*EXERCISE OBJECTIVE*
In the data that follows, find the line containing "Recreate this object"; then quote that line and every line after it, exactly, through the last one.

----- DATA PROVIDED -----

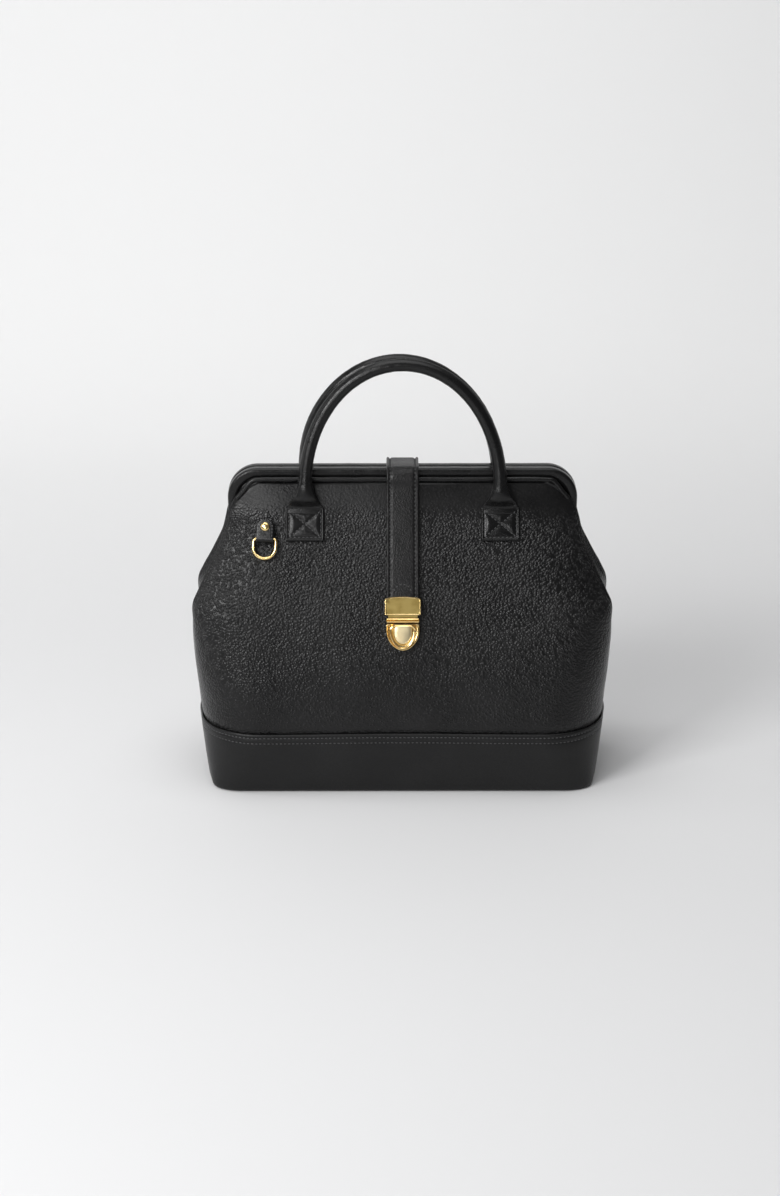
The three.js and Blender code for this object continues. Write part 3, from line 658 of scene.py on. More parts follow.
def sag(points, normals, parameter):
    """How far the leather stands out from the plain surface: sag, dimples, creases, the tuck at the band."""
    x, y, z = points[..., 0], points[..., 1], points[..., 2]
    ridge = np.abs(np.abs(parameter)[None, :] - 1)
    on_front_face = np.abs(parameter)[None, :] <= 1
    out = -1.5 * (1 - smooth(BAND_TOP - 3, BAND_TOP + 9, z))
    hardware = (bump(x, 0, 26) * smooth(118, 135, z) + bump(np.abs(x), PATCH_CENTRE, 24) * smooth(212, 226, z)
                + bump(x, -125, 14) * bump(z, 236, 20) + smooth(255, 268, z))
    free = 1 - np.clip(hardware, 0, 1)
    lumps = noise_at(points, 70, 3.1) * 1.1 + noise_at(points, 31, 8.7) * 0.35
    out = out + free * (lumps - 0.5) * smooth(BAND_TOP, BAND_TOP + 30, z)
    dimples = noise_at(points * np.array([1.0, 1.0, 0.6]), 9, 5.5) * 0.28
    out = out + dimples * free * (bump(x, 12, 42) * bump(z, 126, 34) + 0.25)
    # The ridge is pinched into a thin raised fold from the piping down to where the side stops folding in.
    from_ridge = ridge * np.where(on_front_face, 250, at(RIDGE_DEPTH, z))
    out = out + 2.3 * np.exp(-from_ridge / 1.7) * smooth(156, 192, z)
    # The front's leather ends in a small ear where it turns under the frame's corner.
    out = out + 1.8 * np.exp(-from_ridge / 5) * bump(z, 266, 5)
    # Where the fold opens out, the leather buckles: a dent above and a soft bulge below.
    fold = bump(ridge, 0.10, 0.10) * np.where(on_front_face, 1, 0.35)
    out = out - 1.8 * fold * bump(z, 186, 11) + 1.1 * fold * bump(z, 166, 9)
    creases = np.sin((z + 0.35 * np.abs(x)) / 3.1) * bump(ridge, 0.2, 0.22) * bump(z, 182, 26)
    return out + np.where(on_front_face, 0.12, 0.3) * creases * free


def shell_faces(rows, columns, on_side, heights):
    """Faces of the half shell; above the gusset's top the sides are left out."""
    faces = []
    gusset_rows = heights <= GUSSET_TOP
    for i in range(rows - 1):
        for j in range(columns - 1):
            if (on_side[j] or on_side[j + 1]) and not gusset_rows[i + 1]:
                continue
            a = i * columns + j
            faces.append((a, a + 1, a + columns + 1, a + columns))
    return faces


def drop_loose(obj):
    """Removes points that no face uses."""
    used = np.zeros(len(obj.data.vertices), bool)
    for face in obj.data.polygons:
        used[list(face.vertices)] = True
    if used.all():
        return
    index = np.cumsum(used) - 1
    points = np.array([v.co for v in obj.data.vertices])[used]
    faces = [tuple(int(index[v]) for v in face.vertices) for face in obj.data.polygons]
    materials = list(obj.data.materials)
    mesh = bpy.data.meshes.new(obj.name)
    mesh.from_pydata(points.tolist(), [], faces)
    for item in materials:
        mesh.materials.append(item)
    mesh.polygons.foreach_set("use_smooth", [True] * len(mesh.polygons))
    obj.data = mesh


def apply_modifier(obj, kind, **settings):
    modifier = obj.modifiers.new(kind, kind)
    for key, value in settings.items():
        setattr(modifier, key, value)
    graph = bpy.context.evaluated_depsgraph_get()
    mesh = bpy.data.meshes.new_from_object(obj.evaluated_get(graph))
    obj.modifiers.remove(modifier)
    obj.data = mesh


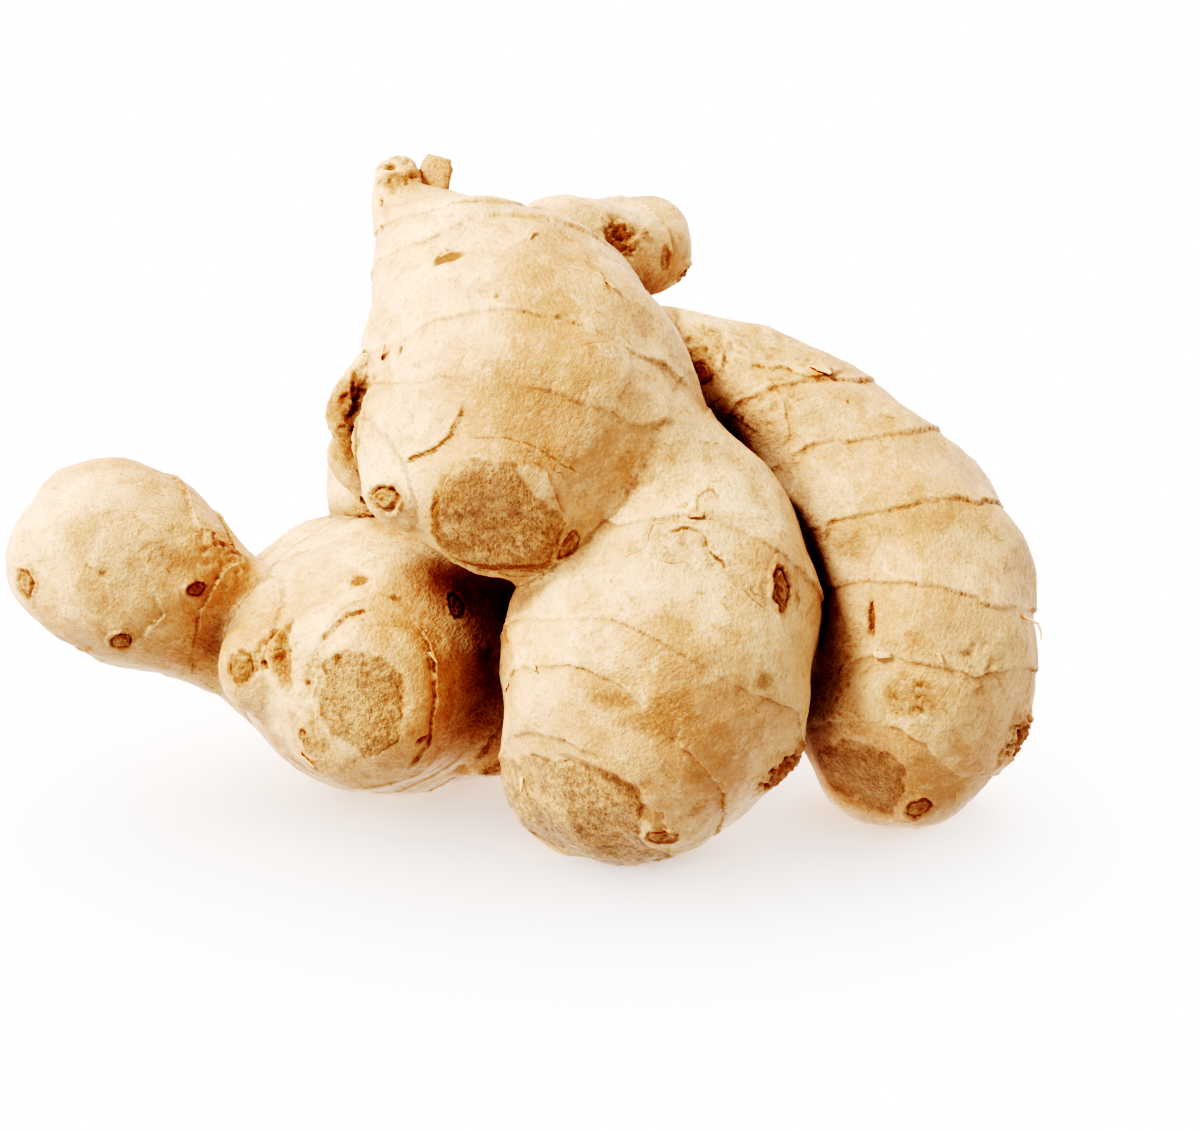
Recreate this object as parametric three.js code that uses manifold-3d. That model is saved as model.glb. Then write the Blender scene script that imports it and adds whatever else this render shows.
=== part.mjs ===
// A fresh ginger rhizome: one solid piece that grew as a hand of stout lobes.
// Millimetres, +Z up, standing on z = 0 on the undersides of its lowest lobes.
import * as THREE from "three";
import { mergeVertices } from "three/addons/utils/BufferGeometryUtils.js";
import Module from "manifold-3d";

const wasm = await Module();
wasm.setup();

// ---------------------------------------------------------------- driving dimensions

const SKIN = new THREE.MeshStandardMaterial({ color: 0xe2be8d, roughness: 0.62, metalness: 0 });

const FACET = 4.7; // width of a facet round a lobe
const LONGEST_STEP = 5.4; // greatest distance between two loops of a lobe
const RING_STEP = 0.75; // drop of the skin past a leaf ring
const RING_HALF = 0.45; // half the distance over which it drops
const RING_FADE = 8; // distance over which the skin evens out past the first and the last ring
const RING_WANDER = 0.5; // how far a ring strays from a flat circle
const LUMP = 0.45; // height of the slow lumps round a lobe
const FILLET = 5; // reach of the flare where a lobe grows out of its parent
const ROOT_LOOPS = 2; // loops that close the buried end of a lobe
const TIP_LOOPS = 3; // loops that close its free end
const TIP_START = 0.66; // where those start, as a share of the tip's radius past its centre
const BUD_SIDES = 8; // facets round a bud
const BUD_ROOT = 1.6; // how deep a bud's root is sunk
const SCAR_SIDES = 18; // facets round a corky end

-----

*RESULT FOR THIS EXERCISE*
Recreate this object as parametric three.js code that uses manifold-3d. That model is saved as model.glb. Then write the Blender scene script that imports it and adds whatever else this render shows.
=== part.mjs ===
// A fresh ginger rhizome: one solid piece that grew as a hand of stout lobes.
// Millimetres, +Z up, standing on z = 0 on the undersides of its lowest lobes.
import * as THREE from "three";
import { mergeVertices } from "three/addons/utils/BufferGeometryUtils.js";
import Module from "manifold-3d";

const wasm = await Module();
wasm.setup();

// ---------------------------------------------------------------- driving dimensions

const SKIN = new THREE.MeshStandardMaterial({ color: 0xe2be8d, roughness: 0.62, metalness: 0 });

const FACET = 4.7; // width of a facet round a lobe
const LONGEST_STEP = 5.4; // greatest distance between two loops of a lobe
const RING_STEP = 0.75; // drop of the skin past a leaf ring
const RING_HALF = 0.45; // half the distance over which it drops
const RING_FADE = 8; // distance over which the skin evens out past the first and the last ring
const RING_WANDER = 0.5; // how far a ring strays from a flat circle
const LUMP = 0.45; // height of the slow lumps round a lobe
const FILLET = 5; // reach of the flare where a lobe grows out of its parent
const ROOT_LOOPS = 2; // loops that close the buried end of a lobe
const TIP_LOOPS = 3; // loops that close its free end
const TIP_START = 0.66; // where those start, as a share of the tip's radius past its centre
const BUD_SIDES = 8; // facets round a bud
const BUD_ROOT = 1.6; // how deep a bud's root is sunk
const SCAR_SIDES = 18; // facets round a corky end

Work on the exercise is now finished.